* Exercise: Each line from the start of the entries through the line that contains "const tipNotch = 5;" should be output exactly, please.

Stored data:
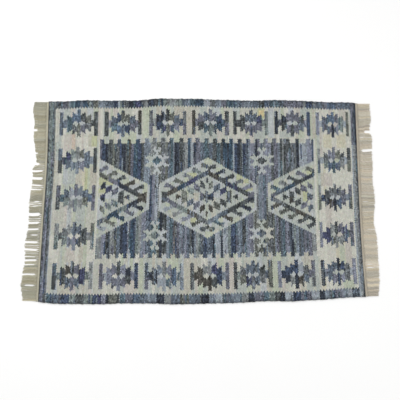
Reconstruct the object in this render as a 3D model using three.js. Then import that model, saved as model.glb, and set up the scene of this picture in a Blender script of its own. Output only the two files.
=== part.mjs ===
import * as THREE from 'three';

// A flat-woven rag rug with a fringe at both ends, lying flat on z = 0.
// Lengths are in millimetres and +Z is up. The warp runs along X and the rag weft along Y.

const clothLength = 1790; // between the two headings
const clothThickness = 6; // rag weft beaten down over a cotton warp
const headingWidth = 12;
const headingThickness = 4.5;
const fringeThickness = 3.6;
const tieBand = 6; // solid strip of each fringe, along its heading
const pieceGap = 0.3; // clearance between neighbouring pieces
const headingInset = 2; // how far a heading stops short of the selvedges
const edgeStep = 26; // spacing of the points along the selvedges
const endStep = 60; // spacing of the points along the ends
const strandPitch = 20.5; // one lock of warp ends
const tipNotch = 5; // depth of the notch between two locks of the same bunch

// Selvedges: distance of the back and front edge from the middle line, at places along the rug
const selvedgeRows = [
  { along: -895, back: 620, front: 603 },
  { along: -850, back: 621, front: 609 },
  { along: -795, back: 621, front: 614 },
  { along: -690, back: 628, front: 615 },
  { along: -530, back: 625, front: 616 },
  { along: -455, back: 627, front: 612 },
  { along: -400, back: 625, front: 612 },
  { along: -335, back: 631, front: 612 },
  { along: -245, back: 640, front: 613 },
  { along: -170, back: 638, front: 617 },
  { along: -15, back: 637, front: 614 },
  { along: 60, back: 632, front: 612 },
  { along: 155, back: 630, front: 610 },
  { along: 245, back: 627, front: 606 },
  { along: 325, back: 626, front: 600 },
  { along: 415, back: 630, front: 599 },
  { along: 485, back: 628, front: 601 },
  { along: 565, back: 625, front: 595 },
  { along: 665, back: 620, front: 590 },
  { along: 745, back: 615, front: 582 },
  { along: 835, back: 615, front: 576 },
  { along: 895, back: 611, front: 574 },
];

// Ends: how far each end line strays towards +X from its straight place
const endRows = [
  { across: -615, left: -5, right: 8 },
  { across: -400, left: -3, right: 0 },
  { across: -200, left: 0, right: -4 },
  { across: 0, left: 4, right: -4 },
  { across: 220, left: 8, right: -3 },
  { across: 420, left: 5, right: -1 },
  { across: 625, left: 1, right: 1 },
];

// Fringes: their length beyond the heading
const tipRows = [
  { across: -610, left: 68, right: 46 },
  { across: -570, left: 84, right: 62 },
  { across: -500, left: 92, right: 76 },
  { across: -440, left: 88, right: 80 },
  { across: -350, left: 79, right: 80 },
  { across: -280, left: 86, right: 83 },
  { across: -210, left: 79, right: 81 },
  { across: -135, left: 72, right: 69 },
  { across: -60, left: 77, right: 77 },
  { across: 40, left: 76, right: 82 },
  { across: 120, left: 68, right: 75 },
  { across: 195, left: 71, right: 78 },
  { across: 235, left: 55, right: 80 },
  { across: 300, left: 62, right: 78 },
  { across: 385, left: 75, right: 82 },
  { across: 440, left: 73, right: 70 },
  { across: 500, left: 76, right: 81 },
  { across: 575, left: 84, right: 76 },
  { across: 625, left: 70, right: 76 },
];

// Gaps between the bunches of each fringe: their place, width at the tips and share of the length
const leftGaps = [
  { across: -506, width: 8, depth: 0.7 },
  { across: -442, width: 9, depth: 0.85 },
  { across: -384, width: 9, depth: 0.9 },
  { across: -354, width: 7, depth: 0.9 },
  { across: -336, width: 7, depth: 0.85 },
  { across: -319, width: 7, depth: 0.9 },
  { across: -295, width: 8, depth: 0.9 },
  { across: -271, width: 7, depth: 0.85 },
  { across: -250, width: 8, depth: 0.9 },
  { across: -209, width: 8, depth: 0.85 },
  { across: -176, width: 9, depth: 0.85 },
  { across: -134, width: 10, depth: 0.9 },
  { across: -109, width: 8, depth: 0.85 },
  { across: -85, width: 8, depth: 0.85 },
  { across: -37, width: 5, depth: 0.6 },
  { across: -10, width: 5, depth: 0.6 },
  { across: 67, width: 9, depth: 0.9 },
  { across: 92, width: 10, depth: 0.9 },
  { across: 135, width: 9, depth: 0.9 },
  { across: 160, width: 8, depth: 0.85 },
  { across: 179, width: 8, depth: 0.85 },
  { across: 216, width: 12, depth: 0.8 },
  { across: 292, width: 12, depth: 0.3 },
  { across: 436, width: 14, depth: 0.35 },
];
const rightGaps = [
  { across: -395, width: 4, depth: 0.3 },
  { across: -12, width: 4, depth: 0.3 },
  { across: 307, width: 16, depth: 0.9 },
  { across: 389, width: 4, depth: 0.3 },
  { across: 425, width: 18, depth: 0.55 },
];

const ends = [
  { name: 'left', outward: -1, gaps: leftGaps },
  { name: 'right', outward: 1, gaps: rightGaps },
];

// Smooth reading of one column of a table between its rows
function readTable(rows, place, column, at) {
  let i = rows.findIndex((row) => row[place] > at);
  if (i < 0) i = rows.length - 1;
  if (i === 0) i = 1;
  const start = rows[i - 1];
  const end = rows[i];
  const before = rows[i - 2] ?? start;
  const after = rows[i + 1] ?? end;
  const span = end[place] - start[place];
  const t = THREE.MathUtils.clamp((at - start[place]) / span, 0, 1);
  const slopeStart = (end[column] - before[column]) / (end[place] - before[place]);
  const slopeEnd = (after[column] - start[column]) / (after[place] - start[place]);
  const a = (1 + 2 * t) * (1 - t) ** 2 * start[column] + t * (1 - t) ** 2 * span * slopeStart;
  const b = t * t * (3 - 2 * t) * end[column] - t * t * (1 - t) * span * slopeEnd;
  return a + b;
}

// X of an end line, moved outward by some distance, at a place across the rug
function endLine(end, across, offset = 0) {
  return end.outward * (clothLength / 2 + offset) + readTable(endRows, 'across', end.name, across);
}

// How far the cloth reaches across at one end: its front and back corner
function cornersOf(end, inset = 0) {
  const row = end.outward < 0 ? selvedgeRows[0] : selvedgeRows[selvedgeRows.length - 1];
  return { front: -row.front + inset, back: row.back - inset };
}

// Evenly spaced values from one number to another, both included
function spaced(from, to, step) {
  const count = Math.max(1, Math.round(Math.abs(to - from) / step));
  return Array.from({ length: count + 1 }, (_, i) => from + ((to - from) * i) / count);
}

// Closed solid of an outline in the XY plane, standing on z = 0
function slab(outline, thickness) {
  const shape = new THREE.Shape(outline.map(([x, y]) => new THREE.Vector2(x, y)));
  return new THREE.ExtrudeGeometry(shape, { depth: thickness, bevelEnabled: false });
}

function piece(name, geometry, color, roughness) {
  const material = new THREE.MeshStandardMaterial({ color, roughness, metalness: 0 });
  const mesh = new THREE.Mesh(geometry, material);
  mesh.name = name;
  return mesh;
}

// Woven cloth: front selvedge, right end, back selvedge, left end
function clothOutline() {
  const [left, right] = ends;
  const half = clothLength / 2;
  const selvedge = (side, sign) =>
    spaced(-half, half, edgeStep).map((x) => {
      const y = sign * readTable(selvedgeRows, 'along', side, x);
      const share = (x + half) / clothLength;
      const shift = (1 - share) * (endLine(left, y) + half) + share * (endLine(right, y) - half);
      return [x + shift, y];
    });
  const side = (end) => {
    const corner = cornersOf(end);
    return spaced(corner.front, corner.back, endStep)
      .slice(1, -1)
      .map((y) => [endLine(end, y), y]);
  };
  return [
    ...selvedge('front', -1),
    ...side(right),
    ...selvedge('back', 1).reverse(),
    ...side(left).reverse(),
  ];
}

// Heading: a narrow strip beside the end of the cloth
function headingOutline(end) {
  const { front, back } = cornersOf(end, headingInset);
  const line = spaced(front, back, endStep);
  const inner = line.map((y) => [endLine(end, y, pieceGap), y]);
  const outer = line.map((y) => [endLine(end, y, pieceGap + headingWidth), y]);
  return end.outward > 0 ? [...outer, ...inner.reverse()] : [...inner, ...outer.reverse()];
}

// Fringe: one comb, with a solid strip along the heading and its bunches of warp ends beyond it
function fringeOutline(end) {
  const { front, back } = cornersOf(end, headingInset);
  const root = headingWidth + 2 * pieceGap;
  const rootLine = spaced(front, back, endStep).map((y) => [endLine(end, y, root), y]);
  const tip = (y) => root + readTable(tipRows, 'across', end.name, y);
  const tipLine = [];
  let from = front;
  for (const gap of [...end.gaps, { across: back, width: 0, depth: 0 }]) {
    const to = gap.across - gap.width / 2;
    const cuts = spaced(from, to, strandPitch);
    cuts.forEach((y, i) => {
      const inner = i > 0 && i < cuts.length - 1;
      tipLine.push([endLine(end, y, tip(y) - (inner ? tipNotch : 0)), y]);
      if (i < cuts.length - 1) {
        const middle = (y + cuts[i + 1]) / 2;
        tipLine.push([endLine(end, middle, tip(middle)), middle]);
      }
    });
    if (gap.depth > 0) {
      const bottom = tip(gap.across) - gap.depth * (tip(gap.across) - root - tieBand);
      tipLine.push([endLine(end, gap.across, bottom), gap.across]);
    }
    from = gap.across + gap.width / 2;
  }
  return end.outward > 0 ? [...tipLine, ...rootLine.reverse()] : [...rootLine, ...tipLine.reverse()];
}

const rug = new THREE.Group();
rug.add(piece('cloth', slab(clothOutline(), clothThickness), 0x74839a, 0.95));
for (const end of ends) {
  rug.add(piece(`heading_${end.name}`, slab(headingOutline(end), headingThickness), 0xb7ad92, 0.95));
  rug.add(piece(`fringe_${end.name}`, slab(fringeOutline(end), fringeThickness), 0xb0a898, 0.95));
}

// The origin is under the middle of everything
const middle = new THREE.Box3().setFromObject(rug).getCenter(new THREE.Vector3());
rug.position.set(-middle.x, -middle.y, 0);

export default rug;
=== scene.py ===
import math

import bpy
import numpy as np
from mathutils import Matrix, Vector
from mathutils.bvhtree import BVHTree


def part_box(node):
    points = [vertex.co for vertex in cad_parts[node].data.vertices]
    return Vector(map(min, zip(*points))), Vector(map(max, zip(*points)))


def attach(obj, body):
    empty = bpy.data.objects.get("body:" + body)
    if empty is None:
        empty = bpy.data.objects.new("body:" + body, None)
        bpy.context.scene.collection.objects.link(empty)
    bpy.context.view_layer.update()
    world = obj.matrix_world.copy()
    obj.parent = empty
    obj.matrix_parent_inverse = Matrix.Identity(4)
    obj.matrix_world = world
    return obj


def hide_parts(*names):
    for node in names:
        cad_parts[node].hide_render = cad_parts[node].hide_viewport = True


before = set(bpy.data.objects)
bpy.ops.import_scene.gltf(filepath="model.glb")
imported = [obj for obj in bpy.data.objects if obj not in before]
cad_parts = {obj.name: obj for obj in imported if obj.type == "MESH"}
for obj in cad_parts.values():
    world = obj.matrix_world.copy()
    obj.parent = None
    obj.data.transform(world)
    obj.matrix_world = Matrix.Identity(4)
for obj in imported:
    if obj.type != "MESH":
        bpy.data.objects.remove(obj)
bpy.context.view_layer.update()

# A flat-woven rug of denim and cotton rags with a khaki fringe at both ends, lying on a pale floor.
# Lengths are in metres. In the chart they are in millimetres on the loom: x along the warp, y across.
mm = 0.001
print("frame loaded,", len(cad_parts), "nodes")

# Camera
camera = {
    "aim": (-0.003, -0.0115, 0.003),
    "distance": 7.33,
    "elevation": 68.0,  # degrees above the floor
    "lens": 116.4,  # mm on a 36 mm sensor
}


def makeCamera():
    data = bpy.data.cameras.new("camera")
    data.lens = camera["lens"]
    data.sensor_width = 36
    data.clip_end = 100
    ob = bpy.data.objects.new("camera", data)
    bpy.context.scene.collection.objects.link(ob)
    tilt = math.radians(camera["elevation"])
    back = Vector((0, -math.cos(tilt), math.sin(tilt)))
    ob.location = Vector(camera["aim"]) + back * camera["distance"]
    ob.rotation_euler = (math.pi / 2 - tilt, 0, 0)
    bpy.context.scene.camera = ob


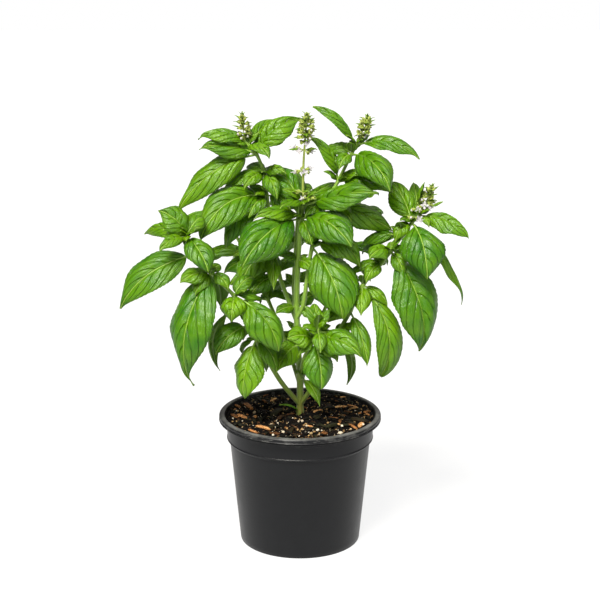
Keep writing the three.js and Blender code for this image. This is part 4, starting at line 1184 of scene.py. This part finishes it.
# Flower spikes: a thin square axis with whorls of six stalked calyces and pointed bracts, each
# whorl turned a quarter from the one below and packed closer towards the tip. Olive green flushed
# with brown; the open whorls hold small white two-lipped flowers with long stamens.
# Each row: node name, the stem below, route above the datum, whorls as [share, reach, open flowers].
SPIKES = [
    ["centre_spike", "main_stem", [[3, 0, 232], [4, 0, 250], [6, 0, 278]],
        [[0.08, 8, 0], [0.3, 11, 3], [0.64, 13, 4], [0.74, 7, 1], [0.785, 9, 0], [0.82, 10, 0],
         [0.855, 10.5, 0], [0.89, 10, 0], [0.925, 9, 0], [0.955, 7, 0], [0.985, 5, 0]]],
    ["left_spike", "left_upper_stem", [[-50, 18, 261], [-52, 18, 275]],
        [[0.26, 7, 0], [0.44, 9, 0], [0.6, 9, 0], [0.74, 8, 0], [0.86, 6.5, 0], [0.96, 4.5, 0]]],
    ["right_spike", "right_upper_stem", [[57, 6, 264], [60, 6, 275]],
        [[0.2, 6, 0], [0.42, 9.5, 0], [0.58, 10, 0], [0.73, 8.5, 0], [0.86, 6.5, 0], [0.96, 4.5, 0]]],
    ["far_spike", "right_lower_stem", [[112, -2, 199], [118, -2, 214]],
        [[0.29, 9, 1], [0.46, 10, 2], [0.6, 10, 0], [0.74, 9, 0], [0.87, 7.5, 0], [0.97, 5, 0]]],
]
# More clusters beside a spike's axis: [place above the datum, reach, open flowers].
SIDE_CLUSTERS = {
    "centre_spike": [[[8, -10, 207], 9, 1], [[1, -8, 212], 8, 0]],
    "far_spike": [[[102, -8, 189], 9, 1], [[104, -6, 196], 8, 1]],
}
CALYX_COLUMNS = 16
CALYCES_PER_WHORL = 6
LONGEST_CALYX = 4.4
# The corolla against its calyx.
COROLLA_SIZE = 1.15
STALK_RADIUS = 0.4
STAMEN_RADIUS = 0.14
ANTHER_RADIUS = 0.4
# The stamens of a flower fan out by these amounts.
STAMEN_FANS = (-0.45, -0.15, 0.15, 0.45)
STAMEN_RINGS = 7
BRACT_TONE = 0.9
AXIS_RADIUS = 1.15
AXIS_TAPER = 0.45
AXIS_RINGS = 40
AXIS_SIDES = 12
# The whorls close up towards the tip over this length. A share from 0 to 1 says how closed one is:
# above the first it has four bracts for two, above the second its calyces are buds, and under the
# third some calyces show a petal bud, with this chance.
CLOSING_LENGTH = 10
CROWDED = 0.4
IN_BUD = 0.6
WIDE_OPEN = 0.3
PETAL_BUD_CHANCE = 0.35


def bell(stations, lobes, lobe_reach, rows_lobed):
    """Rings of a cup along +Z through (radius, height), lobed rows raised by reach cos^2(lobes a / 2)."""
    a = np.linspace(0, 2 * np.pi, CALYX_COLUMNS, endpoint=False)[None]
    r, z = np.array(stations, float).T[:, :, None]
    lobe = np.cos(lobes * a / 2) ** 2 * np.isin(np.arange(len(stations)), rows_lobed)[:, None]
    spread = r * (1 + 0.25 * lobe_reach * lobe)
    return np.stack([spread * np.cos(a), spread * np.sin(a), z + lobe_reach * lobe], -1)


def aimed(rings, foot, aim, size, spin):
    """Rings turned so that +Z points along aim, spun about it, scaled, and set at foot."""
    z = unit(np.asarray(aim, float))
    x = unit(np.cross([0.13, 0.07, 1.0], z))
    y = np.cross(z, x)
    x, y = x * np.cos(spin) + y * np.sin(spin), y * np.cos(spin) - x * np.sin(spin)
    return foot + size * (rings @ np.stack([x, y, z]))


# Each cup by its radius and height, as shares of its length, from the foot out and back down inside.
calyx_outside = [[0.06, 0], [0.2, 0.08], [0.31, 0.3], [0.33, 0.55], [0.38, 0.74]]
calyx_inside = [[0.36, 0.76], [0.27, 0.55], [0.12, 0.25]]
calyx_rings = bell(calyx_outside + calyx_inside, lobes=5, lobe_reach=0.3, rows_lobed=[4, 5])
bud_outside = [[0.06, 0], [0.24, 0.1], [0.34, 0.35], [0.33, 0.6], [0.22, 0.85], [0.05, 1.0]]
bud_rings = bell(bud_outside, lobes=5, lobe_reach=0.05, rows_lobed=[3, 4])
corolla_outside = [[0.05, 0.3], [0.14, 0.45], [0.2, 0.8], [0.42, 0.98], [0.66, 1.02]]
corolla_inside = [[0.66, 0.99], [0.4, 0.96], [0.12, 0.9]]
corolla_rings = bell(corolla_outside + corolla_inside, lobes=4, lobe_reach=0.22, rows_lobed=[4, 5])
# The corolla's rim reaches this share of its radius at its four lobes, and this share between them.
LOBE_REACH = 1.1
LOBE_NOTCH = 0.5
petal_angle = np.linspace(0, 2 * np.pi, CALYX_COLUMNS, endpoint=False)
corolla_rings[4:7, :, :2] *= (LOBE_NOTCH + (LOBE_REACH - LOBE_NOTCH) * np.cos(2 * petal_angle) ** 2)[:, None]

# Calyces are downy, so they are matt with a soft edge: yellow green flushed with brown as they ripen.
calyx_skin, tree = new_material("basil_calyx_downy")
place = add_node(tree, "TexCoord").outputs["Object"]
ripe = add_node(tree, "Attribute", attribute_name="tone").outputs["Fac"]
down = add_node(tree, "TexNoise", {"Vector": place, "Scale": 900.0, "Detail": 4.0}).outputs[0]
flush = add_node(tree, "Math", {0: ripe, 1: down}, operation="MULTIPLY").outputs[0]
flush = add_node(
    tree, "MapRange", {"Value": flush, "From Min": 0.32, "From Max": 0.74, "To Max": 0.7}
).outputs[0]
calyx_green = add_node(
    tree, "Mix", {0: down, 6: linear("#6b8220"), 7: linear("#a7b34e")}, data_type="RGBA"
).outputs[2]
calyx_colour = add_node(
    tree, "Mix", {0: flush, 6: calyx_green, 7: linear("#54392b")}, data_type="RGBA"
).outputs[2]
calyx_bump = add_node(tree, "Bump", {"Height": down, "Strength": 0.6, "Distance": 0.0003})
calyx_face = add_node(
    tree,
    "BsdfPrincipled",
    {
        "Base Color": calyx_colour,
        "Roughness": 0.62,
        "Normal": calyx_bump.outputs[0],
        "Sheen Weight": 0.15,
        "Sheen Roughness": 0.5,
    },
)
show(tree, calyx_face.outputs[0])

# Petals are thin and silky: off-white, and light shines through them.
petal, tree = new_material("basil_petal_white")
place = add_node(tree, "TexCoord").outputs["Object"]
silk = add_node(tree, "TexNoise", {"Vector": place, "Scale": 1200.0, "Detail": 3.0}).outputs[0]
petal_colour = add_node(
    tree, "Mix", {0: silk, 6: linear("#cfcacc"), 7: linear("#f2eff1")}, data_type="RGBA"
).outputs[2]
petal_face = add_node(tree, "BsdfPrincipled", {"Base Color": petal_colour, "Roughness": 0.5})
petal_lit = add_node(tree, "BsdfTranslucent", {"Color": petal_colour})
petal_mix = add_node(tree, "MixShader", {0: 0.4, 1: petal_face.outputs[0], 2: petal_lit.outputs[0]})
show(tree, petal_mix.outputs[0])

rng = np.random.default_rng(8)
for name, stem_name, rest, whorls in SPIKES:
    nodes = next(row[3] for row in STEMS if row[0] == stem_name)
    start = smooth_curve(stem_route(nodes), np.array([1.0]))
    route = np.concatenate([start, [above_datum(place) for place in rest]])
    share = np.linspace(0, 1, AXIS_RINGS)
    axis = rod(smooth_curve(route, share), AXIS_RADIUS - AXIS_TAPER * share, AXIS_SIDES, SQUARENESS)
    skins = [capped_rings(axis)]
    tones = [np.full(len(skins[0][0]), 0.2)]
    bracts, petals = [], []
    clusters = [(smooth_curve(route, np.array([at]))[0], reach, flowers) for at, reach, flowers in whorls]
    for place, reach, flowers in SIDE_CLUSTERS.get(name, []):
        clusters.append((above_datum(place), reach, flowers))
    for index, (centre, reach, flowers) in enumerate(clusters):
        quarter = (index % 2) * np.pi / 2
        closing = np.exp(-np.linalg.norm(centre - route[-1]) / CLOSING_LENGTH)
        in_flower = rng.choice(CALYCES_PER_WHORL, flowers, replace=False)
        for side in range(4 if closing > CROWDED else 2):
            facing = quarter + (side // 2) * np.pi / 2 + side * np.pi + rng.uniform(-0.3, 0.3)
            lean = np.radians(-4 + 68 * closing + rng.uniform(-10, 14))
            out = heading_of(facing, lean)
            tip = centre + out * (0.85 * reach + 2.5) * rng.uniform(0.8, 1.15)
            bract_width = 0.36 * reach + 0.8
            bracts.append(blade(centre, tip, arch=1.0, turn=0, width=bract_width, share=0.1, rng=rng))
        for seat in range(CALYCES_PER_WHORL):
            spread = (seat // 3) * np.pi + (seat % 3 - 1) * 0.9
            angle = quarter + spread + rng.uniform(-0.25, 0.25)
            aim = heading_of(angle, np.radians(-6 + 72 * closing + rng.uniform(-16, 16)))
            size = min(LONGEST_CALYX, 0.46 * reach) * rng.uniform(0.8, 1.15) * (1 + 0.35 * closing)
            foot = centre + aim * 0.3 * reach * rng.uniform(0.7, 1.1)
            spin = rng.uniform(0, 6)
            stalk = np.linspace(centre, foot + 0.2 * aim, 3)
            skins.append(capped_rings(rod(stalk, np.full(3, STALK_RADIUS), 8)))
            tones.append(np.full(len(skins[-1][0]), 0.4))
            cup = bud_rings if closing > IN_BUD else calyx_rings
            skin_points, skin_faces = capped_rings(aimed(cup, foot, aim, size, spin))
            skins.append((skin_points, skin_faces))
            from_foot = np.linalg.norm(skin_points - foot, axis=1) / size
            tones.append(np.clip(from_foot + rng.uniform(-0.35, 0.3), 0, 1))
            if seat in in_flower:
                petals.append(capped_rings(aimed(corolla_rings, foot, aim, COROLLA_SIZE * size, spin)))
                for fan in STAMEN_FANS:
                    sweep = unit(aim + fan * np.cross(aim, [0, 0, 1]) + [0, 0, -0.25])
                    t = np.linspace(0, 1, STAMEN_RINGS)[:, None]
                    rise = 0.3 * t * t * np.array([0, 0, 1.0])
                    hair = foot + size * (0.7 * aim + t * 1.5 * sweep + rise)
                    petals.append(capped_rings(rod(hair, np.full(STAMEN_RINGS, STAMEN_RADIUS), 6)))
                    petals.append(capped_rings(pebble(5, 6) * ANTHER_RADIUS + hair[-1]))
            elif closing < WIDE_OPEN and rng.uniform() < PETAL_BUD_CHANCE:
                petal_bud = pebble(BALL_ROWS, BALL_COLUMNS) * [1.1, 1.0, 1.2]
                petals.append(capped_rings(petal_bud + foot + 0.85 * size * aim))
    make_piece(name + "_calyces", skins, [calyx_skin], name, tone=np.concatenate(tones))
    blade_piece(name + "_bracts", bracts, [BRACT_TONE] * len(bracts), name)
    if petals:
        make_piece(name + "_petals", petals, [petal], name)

* Completed exercise:
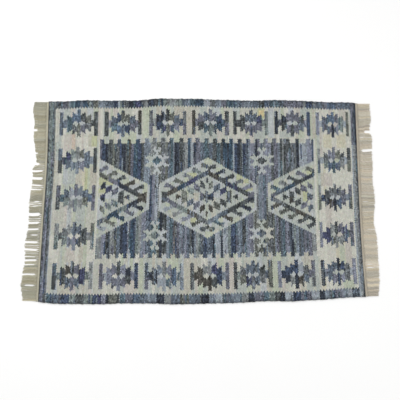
Reconstruct the object in this render as a 3D model using three.js. Then import that model, saved as model.glb, and set up the scene of this picture in a Blender script of its own. Output only the two files.
=== part.mjs ===
import * as THREE from 'three';

// A flat-woven rag rug with a fringe at both ends, lying flat on z = 0.
// Lengths are in millimetres and +Z is up. The warp runs along X and the rag weft along Y.

const clothLength = 1790; // between the two headings
const clothThickness = 6; // rag weft beaten down over a cotton warp
const headingWidth = 12;
const headingThickness = 4.5;
const fringeThickness = 3.6;
const tieBand = 6; // solid strip of each fringe, along its heading
const pieceGap = 0.3; // clearance between neighbouring pieces
const headingInset = 2; // how far a heading stops short of the selvedges
const edgeStep = 26; // spacing of the points along the selvedges
const endStep = 60; // spacing of the points along the ends
const strandPitch = 20.5; // one lock of warp ends
const tipNotch = 5; // depth of the notch between two locks of the same bunch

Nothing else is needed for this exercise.